Series F Preferred Stock

On February 20, 2020, we filed Articles Supplementary with the Maryland Department of Assessments and Taxation (i) setting forth the rights, preferences and terms of the Series F Preferred Stock and (ii) reclassifying and designating 26,000,000 shares of our authorized and unissued shares of common stock as shares of Series F Preferred Stock. The reclassification decreased the number of shares classified as common stock from 86,290,000 shares immediately prior to the reclassification to 60,290,000 shares immediately after the reclassification.

The Primary Offering of our Series F Preferred Stock terminated according to its terms on June 1, 2025. We expensed $0.3 million in prepaid offering costs due to the termination, which was included in general and administrative expenses in the condensed consolidated statements of operations.

Non-controlling Interest in Operating Partnership

As of March 31, 2026 and December 31, 2025, we owned approximately 99.9% and 99.9%, respectively, of the outstanding operating partnership units in the Operating Partnership (“OP Units”).

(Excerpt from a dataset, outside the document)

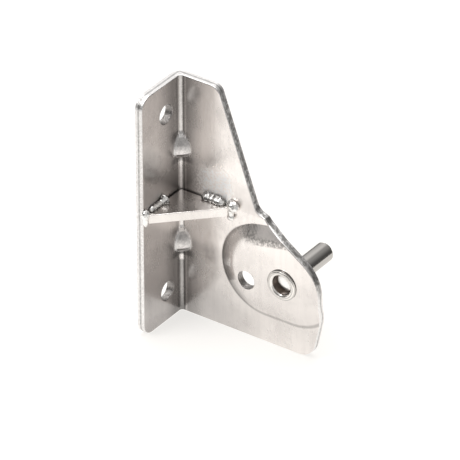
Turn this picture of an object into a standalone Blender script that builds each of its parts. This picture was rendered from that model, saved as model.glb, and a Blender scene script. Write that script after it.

The Operating Partnership is required to make distributions on each OP Unit in the same amount as those paid on each share of our common stock, with the distributions on the OP Units held by us being utilized to make distributions to our common stockholders.
As of March 31, 2026 and December 31, 2025, there were 39,474 and 39,474 outstanding OP Units held by holders who do not control the Operating Partnership (“Non-controlling OP Unitholders”), respectively.